Galois is pleased to host the following tech talk. These talks are open to the interested public--please join us! (There is no need to pre-register for the talk.)
Please note that this talk is on Friday, at 11am
title:Non-interference and Binary Correctness of seL4speaker:Gerwin Klein and Thomas Sewell, NICTA
time: Friday, 14 June 2013, 11:00am
421 SW 6th Ave. Suite 300,
Portland, OR, USA
(3rd floor of the Commonwealth building)
abstract: This talk introduces two new facets that have recently been added to the seL4 formal verification story: a proof the kernel does not leak information between domains, and a proof that the compiled binary matches the expected semantics of the C source code.
The first part of the talk presents a new non-interference theorem for seL4, which builds on the earlier function correctness verification. The theorem shows how seL4 can be configured as a static separation kernel with dynamic kernel services within each domain.

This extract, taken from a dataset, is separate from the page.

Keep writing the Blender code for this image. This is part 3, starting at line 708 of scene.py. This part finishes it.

The binary proof addresses the compiler-correctness assumption of the earlier seL4 proofs by connecting the compiled binary to the refinement chain, thus showing that the seL4 binary used in practice has all of the properties that have been shown of its models. We use the Cambridge ARM model and Magnus Myreen's certifying decompiler, together with a custom correspondence finder for assembly-like programs powered by modern SMT solvers. We cover the previously-verified parts of seL4 as compiled by gcc (4.5.1) at optimisation level 1.
bio: Thomas Sewell has worked in the verification group at NICTA for seven years as a staff engineer and Isabelle/HOL proof specialist. Thomas was part of the seL4 proof effort from the beginning, working on the functional correctness proof and later proofs of security properties. He has recently begun joint work with Magnus Myreen (Cambridge University) to work on binary verification for the compiled kernel, and has also recently enrolled at UNSW as a PhD student on this project.

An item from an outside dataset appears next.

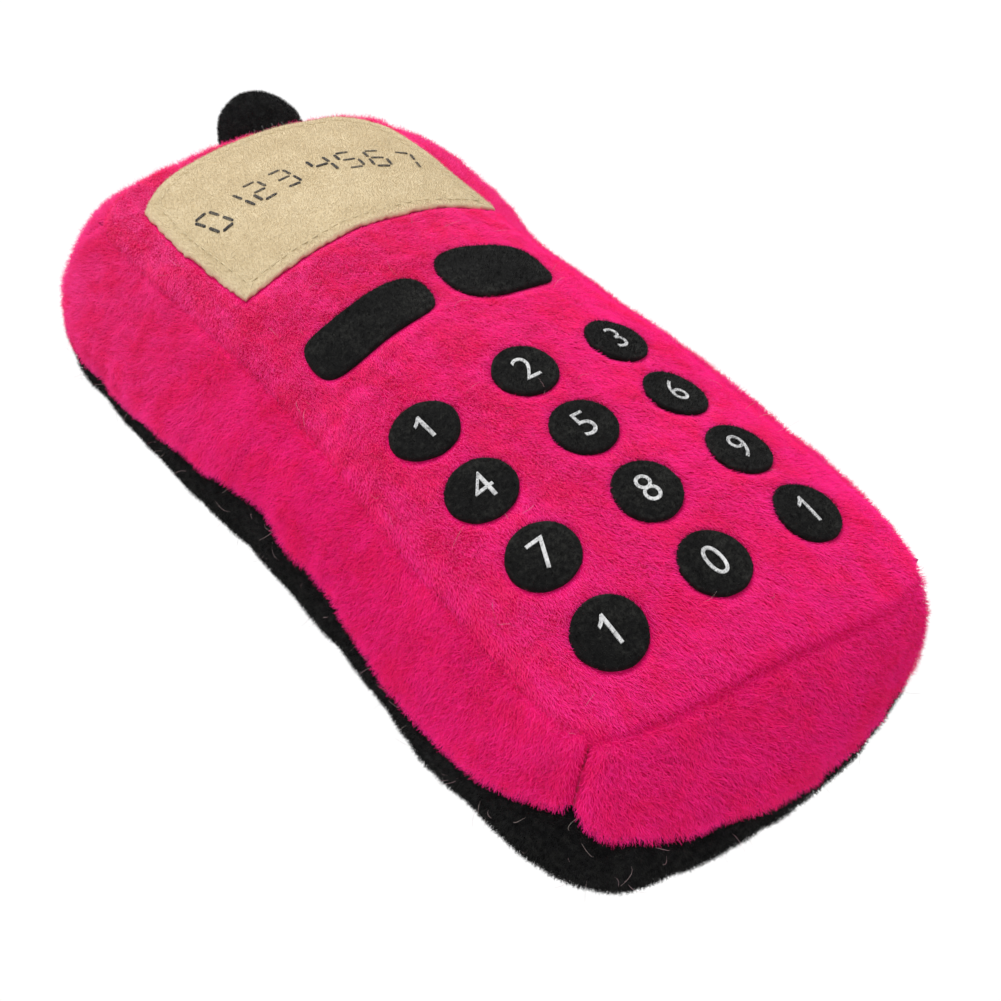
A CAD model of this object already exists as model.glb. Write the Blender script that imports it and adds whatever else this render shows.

Gerwin Klein is Principal Researcher at NICTA, Australia's National Centre of Excellence for ICT Research, and Conjoint Associate Professor at the University of New South Wales in Sydney, Australia. He is leading NICTA's Formal Methods research discipline and was the leader of the L4.verified project that created the first formal, machine-checked proof of functional correctness of a general-purpose microkernel implementation in 2009. He joined NICTA in 2003 after receiving his PhD from Technische Universität München,Germany, where he formally proved type-safety of the Java Bytecode Verifier in the theorem prover Isabelle/HOL.
Gerwin has won a number of awards together with his team, among them the 2011 MIT TR-10 award for the top ten emerging technologies world-wide, and NICTA's Richard E. Newton impact award for the kernel verification work.